Как отцу, ему важно, наверное, знать, что плод развивается нормально. Остальное — в случае, если сам выразит интерес. Но пока он не спрашивал ни о поле, ни о том, толкается ли. Не старался притронуться. Иногда зависал, смотря на чуть затянувшуюся футболку… Но в глазах в такие моменты — не то, чтобы радость. Растерянность скорее, может даже страх…
И пусть объяснить себе его причины — нехитрое дело, но Санту это всё равно ранит. Чтобы не ранило сильнее — она не лезет с предложениями и рассказами. Исключение — ДНК-тест. Она зачем-то не раз
Её ребенку нужен отец, тут без сомнений. Но сердце разорвется, если этот отец будет сомневаться больше, чем любить.

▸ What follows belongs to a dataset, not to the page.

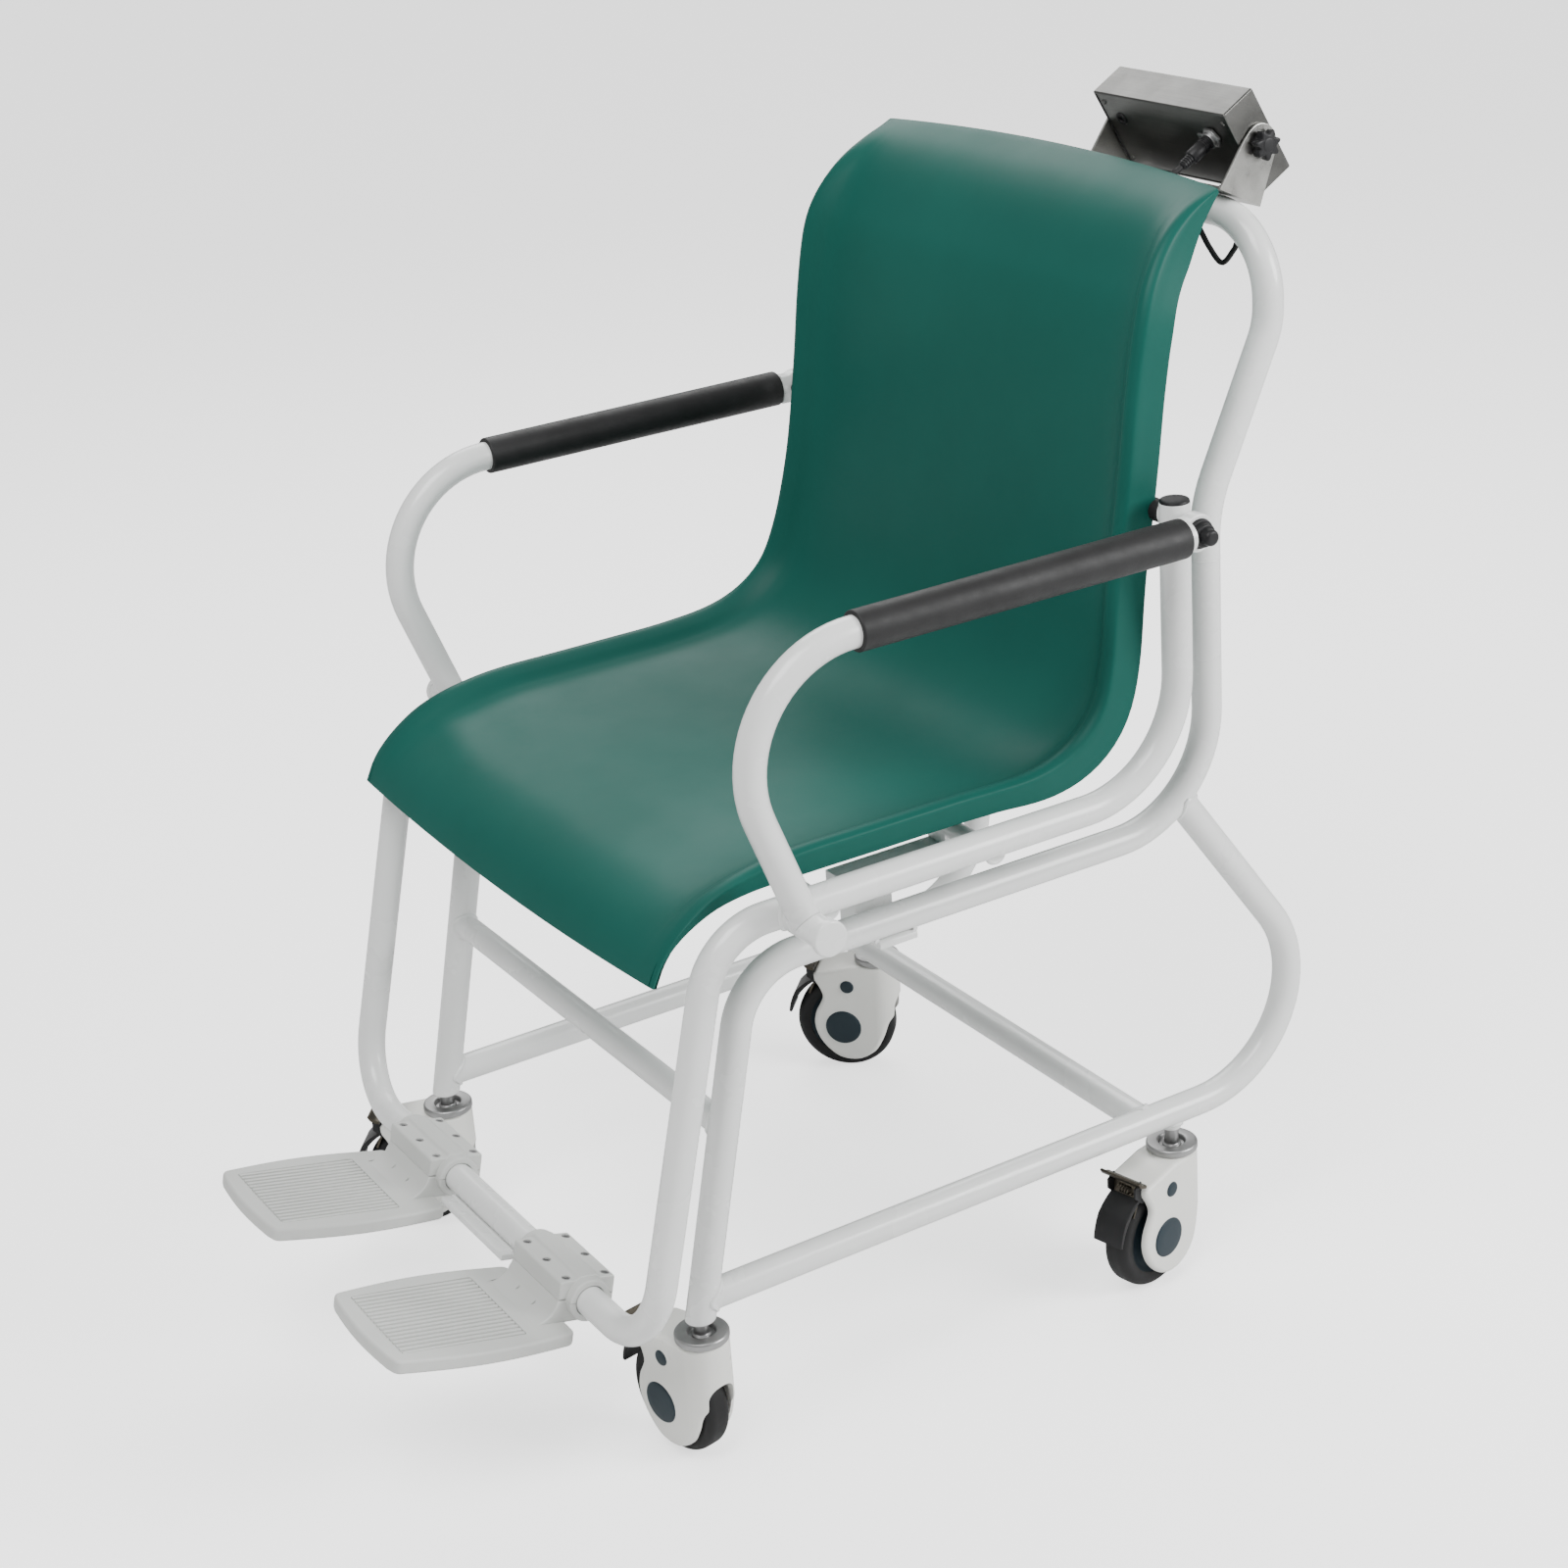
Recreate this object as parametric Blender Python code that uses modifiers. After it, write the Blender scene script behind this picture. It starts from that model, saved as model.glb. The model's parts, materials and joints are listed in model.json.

За неродившегося ещё малыша Санте с самого начала было куда больнее, чем за себя. Ей казалось, что своей беспечностью, она испортила жизнь не столько себе, сколько ему. Данила должен был стать идеальным отцом, но сможет ли теперь — вопрос. Да и захочет ли…
— Доброе утро, Санта…
Из очередной серии бесконечных раздумий Санту вырвало приветствие. Она оглянулась, следила, сидя на диване, как Данила проходит от двери гостевой спальни в сторону кухонной зоны.
У него влажные волосы. Он в домашней одежде. Значит, прямо утром ехать никуда не собирается.
Об этом можно спросить, но в Санте нет уверенности, что уместно…
— Доброе утро…
Она здоровается с опозданием. Получает в ответ сначала взгляд, потому улыбку. В ней нет легкости и озорства, но всё равно греет душу.
— Ты кофе пила уже? — Данила сначала спрашивает, потом хмурится, трет лоб: — Или тебе нельзя? — уточняет, вызывая улыбку уже у Санты.
— Можно. Чашку в день.
— Я сделаю.
Если Даниле тоже, как и ей, неловко, это не очевидно. Его движения ничем не выдают волнение.
Достает гейзерную, в которой для себя кофе не варит никогда — ему вкуснее тот, который варит кофемашина. Это мелочь, но тоже трогает.
Санта с жадностью цепляется за доказательства того, что пусть он пытался выбросить из жизни — всё не забыл. А может не забыл и вовсе ничего.
Поставив кофеварку на варочную поверхность, Данила обернулся.
Прислонился к столу, повернул голову.
— Может ты чего-то хочешь? — спросил, вызывая абсолютную растерянность. Она отпечатывается на лице, она же вызывает у Данилы новую улыбку.
Он пытается её сдержать, чтобы Санта не расценила, как издевку, но ей всё равно неловко, она краснеет немного…
— Ну, особенного… — А Данила уточняет. И снова греет душу. Он знает из фильмов и рассказов, а может даже из жизни, что многие беременные готовы душу продать ради чего-то «ну, особенного» …
— Сейчас нет… — Санта отвечает коротко, ненадолго опуская взгляд, пряча улыбку.
Зачем её прятать — и сама не ответит. Это же нормально — улыбаться… Собирается с силами, снова смотрит на Данилу…
Сердце щемит в моменте, потому что в его глазах как просьба… «Улыбайся, малыш, и говори… Ну пожалуйста…».
Санта её не слышит, но чувствует.
И она говорит.
— Сначала очень тошнило, аппетита не было. Врач сказала, что худеть нельзя, наоборот нужно немного поднабрать… — Начинать разговор Санте было сложно. Как заново учишься говорить. Засекаешь намеки на реакции. Неконтролируемо ждешь, когда в глазах собеседника вспыхнет скука или непонимание… Это само по себе печалит, но хочется попытаться преодолеть. — Я так долго перебирала в голове, что же мне хотелось бы съесть, а потом… Роллы!